Пусть никто не знает о твоем
горе,
Пусть никто не знает о твоей
беде.
Тайна должна оставаться с
тобой,
И пусть даже сердце
разрывается в груди,
Ты будь весел.
Зелик Бердичивер
День памяти
жертв Катастрофы (Holocaust).
Казалось бы, столько боли, столько трагедии, и столько уничтоженных жизней
заключены в этом дне, что тут есть место всему, но только не смеху и иронии.
Опасаясь задеть чувства людей, переживших Катастрофу, развитие темы юмора в
концлагерях никогда не приветствовалось, в том числе, чтобы избежать обвинений
в надругательстве над Катастрофой, теми, кто ее не пережил, и теми, кто выжил.
Однако, нельзя
не признать, что по свидетельствам многих очевидцев, именно юмор, в качестве
глубинного защитного механизма, помогал заключенным не сойти с ума, и
поддержать других в ситуациях, когда нечеловеческие страдания и испытания должны
были провести к физическому и духовному уничтожения личности.
Основой
диссертации Хаи Островер стал юмор как механизм психологической защиты во время
Катастрофы.

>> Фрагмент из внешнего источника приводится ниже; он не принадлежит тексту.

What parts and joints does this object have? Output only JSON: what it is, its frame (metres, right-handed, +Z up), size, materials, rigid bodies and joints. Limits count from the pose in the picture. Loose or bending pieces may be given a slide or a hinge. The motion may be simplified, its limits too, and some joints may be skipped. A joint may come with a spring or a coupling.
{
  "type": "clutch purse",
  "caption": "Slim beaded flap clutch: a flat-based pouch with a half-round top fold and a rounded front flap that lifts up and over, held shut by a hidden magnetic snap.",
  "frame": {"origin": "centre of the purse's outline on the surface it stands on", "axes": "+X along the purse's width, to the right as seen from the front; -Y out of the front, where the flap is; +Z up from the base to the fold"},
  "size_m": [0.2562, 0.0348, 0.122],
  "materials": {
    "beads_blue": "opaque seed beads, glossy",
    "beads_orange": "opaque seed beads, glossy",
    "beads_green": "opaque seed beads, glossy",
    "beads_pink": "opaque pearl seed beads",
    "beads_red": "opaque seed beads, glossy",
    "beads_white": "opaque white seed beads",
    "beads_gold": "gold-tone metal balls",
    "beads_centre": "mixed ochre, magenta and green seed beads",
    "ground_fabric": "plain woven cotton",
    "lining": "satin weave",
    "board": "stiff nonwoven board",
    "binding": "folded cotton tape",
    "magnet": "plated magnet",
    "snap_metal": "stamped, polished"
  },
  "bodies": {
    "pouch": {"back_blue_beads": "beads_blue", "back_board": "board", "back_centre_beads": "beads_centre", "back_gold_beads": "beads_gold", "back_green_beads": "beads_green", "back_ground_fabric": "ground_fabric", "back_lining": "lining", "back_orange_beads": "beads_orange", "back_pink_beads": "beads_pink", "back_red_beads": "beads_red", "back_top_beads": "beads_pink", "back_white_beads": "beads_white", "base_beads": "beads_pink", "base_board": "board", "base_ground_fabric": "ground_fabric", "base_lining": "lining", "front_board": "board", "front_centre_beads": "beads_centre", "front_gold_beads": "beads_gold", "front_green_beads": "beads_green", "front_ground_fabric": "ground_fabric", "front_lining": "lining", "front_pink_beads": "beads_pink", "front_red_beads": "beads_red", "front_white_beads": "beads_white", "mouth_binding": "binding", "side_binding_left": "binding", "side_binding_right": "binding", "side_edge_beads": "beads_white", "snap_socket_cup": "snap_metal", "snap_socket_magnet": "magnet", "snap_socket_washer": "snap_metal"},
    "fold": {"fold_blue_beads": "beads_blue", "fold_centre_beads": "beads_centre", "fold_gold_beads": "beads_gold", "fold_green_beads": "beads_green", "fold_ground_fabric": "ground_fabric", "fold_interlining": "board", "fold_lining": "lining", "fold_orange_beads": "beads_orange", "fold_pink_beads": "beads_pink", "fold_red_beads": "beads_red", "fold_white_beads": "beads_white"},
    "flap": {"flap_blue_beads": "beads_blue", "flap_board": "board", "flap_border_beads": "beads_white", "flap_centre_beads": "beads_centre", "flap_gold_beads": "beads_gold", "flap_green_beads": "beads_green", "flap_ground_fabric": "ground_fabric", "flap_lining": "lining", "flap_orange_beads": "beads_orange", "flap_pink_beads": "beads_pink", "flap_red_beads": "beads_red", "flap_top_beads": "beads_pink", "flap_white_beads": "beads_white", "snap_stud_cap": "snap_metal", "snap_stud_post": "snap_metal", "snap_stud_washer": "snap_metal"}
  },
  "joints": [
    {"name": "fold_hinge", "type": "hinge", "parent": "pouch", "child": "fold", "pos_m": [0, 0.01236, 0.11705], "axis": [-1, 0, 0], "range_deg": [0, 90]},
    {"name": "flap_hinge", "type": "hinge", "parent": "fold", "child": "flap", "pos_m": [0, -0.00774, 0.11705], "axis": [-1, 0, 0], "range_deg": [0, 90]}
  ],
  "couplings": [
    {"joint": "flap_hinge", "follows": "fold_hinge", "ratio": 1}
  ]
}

Она взяла подробнейшие интервью у 55 человек, выживших в годы
Холокоста, и на основе своей работы написала книгу. «Без юмора мы бы покончили
с собой». Это фраза одной из женщин, прошедшей все ужасы Освенцима.
Юмор стал
основным доступным оружием для гонимых евреев. «Победить» геноцид можно было
только одним способом — выжить. А для того, чтобы выжить и не сойти с ума,
многие скрывались в спасительном юморе.
«Если главная
функция юмора вообще — психологическое облегчение сложных ситуаций путем их
сведения к смешной и нелепой форме, то черный юмор помогает пережить наиболее
трагические ситуации, которые традиционно считаются слишком трагичными, чтобы
над ними шутить», — считает Андрей Юревич, доктор психологических наук,
профессор, заместитель директора Института психологии РАН.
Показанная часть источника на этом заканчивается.